* Records shown:

——

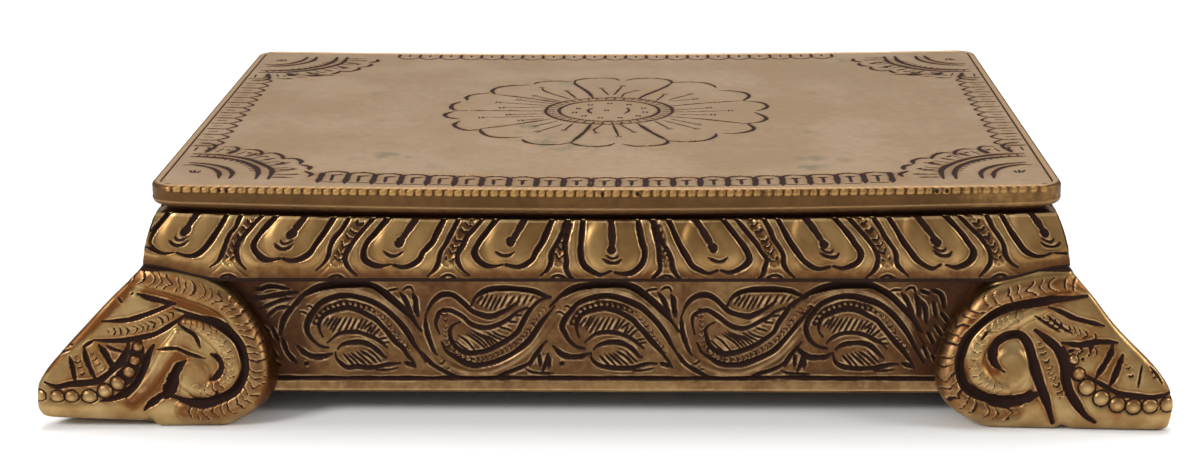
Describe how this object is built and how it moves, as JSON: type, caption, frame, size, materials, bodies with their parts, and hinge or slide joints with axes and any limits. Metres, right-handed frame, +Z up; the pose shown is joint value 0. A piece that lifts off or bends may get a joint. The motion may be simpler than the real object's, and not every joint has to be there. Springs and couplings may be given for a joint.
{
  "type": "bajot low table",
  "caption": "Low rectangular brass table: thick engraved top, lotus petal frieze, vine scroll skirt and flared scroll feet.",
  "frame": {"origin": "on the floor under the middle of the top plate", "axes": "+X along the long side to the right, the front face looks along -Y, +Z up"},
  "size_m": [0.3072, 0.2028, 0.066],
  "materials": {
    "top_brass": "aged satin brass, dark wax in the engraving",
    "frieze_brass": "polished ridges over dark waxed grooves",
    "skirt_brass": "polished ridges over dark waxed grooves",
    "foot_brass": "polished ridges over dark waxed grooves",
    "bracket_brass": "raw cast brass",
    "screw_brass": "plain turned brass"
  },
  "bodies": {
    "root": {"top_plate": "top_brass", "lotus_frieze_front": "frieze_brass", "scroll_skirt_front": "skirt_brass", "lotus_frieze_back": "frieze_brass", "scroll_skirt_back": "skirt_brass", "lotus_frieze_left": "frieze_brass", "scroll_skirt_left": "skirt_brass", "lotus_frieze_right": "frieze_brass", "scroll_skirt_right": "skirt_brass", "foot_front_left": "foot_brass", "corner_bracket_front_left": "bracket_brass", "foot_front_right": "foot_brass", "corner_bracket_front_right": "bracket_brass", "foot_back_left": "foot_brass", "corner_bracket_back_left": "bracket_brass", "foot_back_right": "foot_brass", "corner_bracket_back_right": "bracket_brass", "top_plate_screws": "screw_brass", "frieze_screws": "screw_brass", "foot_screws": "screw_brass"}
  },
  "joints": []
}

——

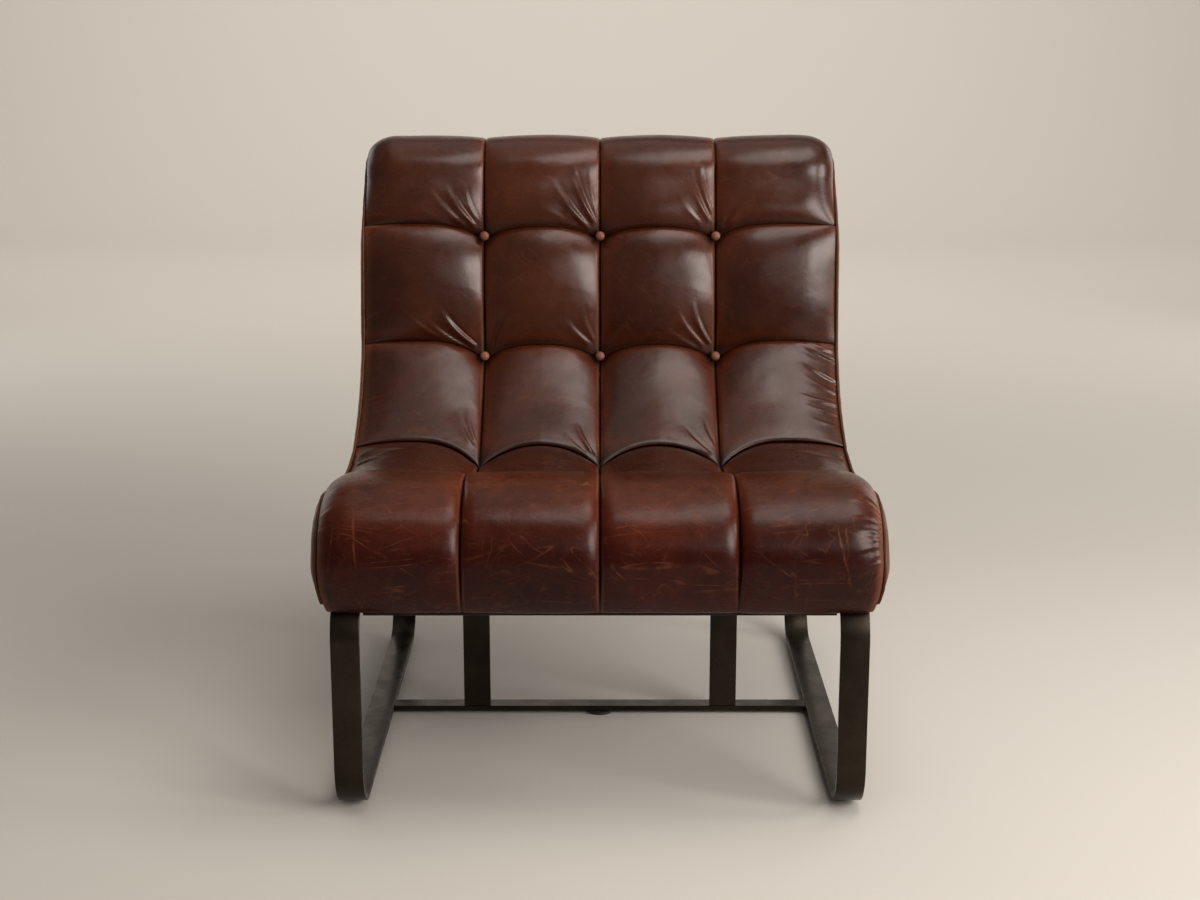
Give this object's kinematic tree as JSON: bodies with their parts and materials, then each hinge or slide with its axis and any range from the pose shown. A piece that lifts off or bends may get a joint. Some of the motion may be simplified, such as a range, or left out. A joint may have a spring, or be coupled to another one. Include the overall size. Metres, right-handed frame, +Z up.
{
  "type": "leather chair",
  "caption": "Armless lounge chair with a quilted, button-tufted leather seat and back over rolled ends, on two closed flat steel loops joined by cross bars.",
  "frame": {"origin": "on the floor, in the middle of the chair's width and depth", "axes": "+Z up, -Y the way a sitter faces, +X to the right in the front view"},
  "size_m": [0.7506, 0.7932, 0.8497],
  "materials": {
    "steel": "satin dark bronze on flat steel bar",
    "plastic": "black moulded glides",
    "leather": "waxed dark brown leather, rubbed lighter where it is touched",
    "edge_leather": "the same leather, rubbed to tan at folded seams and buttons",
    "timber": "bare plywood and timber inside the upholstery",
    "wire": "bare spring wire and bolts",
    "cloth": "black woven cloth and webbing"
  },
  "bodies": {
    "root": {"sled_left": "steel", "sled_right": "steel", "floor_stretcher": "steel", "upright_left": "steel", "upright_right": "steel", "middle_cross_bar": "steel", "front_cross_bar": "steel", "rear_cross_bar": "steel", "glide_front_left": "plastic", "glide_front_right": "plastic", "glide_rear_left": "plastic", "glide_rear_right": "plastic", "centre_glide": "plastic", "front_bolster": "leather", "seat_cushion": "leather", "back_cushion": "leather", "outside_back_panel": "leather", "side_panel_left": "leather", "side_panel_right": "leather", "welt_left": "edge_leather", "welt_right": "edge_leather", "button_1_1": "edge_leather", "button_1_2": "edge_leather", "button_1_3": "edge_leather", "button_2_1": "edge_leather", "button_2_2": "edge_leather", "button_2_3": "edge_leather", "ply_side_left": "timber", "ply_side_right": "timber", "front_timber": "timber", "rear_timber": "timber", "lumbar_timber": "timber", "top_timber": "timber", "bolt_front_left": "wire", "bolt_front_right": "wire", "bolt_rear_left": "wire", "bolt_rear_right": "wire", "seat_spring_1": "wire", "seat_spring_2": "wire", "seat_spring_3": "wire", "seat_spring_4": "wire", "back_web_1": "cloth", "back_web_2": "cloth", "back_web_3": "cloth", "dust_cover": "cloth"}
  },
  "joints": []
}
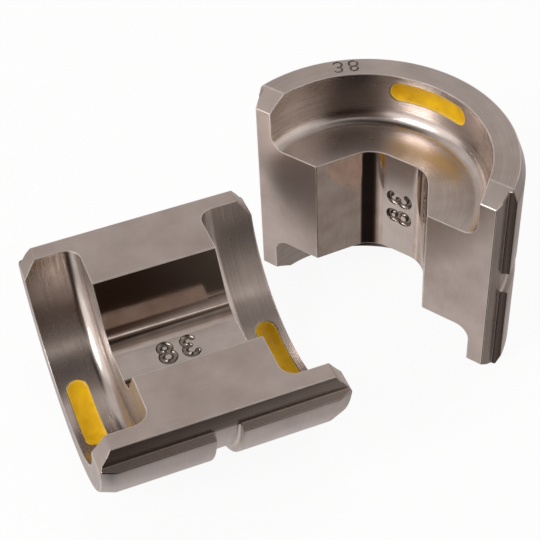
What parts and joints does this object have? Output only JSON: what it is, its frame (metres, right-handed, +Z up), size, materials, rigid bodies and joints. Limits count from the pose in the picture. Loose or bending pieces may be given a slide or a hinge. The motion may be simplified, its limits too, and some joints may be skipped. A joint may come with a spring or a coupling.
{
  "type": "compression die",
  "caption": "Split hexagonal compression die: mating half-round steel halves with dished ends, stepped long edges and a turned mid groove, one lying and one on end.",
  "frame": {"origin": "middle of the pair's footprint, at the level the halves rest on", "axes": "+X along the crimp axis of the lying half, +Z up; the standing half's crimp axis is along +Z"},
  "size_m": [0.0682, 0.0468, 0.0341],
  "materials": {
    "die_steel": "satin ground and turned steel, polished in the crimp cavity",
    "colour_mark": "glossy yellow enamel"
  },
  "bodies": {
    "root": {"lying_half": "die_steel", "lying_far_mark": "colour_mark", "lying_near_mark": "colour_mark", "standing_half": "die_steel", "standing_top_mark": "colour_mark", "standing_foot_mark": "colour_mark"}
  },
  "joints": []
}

——

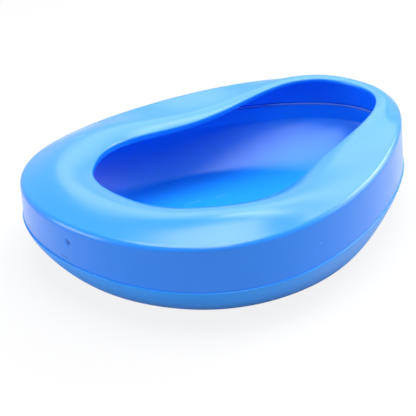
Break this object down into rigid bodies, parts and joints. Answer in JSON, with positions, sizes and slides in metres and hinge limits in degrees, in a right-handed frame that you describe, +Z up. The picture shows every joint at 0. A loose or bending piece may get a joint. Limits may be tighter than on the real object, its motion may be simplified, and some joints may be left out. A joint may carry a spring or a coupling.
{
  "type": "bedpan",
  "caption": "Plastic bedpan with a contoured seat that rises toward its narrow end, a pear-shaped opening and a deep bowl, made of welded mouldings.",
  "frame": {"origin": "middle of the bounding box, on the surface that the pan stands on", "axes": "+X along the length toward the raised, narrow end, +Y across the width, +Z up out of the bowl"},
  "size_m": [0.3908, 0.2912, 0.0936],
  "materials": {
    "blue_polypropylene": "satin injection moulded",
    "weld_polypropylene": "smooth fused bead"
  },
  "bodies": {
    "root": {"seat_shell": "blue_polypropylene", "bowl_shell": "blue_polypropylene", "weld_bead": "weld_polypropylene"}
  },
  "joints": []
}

——

* Task prompt: Copy out every line in the listing where the word "bending" appears.

* Output for this task:
What parts and joints does this object have? Output only JSON: what it is, its frame (metres, right-handed, +Z up), size, materials, rigid bodies and joints. Limits count from the pose in the picture. Loose or bending pieces may be given a slide or a hinge. The motion may be simplified, its limits too, and some joints may be skipped. A joint may come with a spring or a coupling.
Break this object down into rigid bodies, parts and joints. Answer in JSON, with positions, sizes and slides in metres and hinge limits in degrees, in a right-handed frame that you describe, +Z up. The picture shows every joint at 0. A loose or bending piece may get a joint. Limits may be tighter than on the real object, its motion may be simplified, and some joints may be left out. A joint may carry a spring or a coupling.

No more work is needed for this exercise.